A friend texted me, giving me a hard time about how fast my hand rose. I said I identified and she responded by saying how proud she was to see me going into this leap of faith with no plan and just trusting God. I thought this would be good to share in my blog: how reassuring to know that I wasn’t the only one afraid to come out onto the water, or more accurately, that I was afraid God wouldn’t take care of me. Just typing it out, I realize how foolish my mindset can be, but it is what it is and that is most likely why God is doing this with me.
The next individual who spoke, shared about personal transformation and growth and to be honest it wasn’t until the end that I really got what he was saying. He brought into perspective the passage in Matthew 6 where Jesus tells those listening not to worry about their needs because if God can take care of the flowers of the field and the birds of the air then he can take care of our personal needs. The student mentioned how the seed doesn’t get to work any harder to become the flower, it just is and the surroundings are what do the work to make it into a flower. It reminded me of the process that God is doing in me. This I could really write about.

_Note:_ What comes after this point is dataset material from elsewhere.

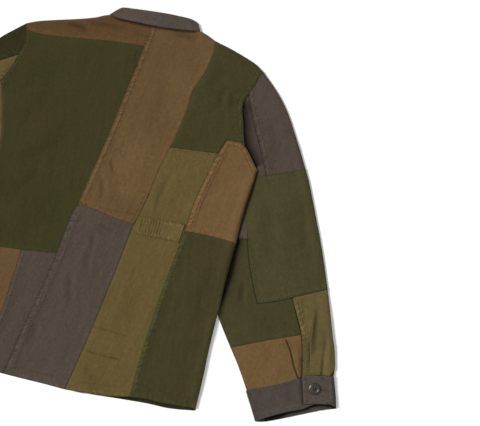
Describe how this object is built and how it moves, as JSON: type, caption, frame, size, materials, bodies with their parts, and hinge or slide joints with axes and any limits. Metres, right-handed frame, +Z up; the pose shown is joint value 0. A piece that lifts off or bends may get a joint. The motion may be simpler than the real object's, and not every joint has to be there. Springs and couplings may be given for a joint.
{
  "type": "patchwork work jacket laid flat, back up",
  "caption": "Cotton twill work jacket pieced from green, brown, olive and grey patches, laid flat with its back up and its sleeves angled down.",
  "frame": {"origin": "middle of the laid-out jacket's outline, on the surface that it lies on", "axes": "+Z up out of the back, +Y to the collar, +X to the wearer's right sleeve; the front faces down"},
  "size_m": [0.9696, 0.7179, 0.0103],
  "materials": {
    "twill_green": "dark green brushed cotton twill, matt",
    "twill_dark": "darker green cotton twill, matt, slightly faded",
    "twill_sleeve_green": "green cotton twill, matt",
    "twill_brown": "tan-brown cotton twill, matt",
    "twill_yoke_brown": "dark brown cotton twill, matt",
    "twill_olive": "olive cotton twill, matt",
    "twill_grey": "warm grey-brown cotton twill, matt",
    "twill_trim": "grey cotton twill of collar and cuffs, matt",
    "button": "dark olive-grey moulded four-hole button, satin"
  },
  "bodies": {
    "root": {"back_brown_lower_left": "twill_brown", "back_green_lower": "twill_green", "back_grey_centre": "twill_grey", "back_grey_lower_left": "twill_grey", "back_olive_lower": "twill_olive", "back_olive_upper": "twill_olive", "back_panel_left": "twill_dark", "back_shoulder_right": "twill_green", "back_side_brown": "twill_brown", "back_strip_brown": "twill_brown", "back_waist_casing": "twill_olive", "back_yoke_left": "twill_yoke_brown", "button_cuff_left": "button", "button_cuff_right": "button", "button_front_1": "button", "button_front_2": "button", "button_front_3": "button", "button_front_4": "button", "button_front_5": "button", "collar_fall": "twill_trim", "collar_leaf_left": "twill_trim", "collar_leaf_right": "twill_trim", "collar_stand": "twill_trim", "cuff_left_tab": "twill_trim", "cuff_left_under": "twill_trim", "cuff_left_upper": "twill_trim", "cuff_right_tab": "twill_trim", "cuff_right_under": "twill_trim", "cuff_right_upper": "twill_trim", "front_left": "twill_green", "front_right": "twill_green", "sleeve_left_band": "twill_olive", "sleeve_left_cap": "twill_green", "sleeve_left_forearm": "twill_sleeve_green", "sleeve_left_slit_binding": "twill_sleeve_green", "sleeve_left_underside": "twill_sleeve_green", "sleeve_left_upper": "twill_brown", "sleeve_right_cap": "twill_grey", "sleeve_right_elbow": "twill_sleeve_green", "sleeve_right_forearm_brown": "twill_brown", "sleeve_right_forearm_green": "twill_sleeve_green", "sleeve_right_forearm_olive": "twill_olive", "sleeve_right_slit_binding": "twill_olive", "sleeve_right_underarm": "twill_grey", "sleeve_right_underside": "twill_sleeve_green"}
  },
  "joints": []
}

The last student interviewed is a senior in college and examining his plans for the future. He shared a vision God gave him where he saw a goal on the mountain that he wanted to get to. Being a high achiever, he said that he just needed to forage through the mountain, taking the direct route. After hearing a sermon he realized it had been a long time since he had heard God’s voice so he sat and spoke with God. God basically said He was always there with him and he should stop trying to go his own way, but trust God and take His path. I could write about this.
Then, as I was walking out of the church, Mike stopped me. He spoke to me in his very fatherly way and asked if I had a plan. I shook my head. “I didn’t think so. I want you to know you can come back in January. In fact, since you graduate in May come back and finish out like everyone else. I just want you to know you still have a place here. Sometimes its better to eat crow. I want you to know that you are a part of this family and you should feel safe to fall back on us.” I knew what he meant. He spoke what was a fear of mine, that this wasn’t going to happen and I would fall. He just wanted to make sure that if this did happen that I wouldn’t be alone and homeless. That I wouldn’t let my pride of “I’m going to make this work, even if it isn’t” get in the way of reason. This sent my world cascading upside down.
This was my biggest fear, my biggest conflict of trust. What if God didn’t really tell me all of this and I’ve been claiming my plan as God’s plan and in two months it’s going to be evident to all how much I failed, lied, and was deluded.
As I mentioned, I am a man of my word. At least I believe so, almost to a fault. If I tell someone I will do something, even if it is immensely difficult for me to do, I will do it, solely because I said I would and I don’t want to let them down. Mike addressed this foible. He is fearful that because I told people God said I need to move to New York, that I would do it, with or without His blessing, just for the sake of not letting anyone down. This is no reason to move, this is not faith.
If God has not told me to go yet or I misunderstood him in some way, I need to eat crow and make for those arrangements. I need to take a step back and be safe and smart, otherwise my pride will end up throwing me to the wolves. I cannot move in the fear of letting others down. This move is about God and me, about my faith, about God’s goodness, not about impressing anyone or proving something. This must be rooted only in God and nothing else, just a pure, unequivocal child-like trust in God.
I’m moving to New York in 18 days. I don’t have the money to do it. I don’t have an apartment yet. I have an application in at Starbucks and at a Theatre Production company. If, in 17 days God has not provided miraculously for the move to happen now, I will eat some of that humble pie, apologize for my misunderstanding and work faithfully here at Ignite until the day God calls me out. Please pray.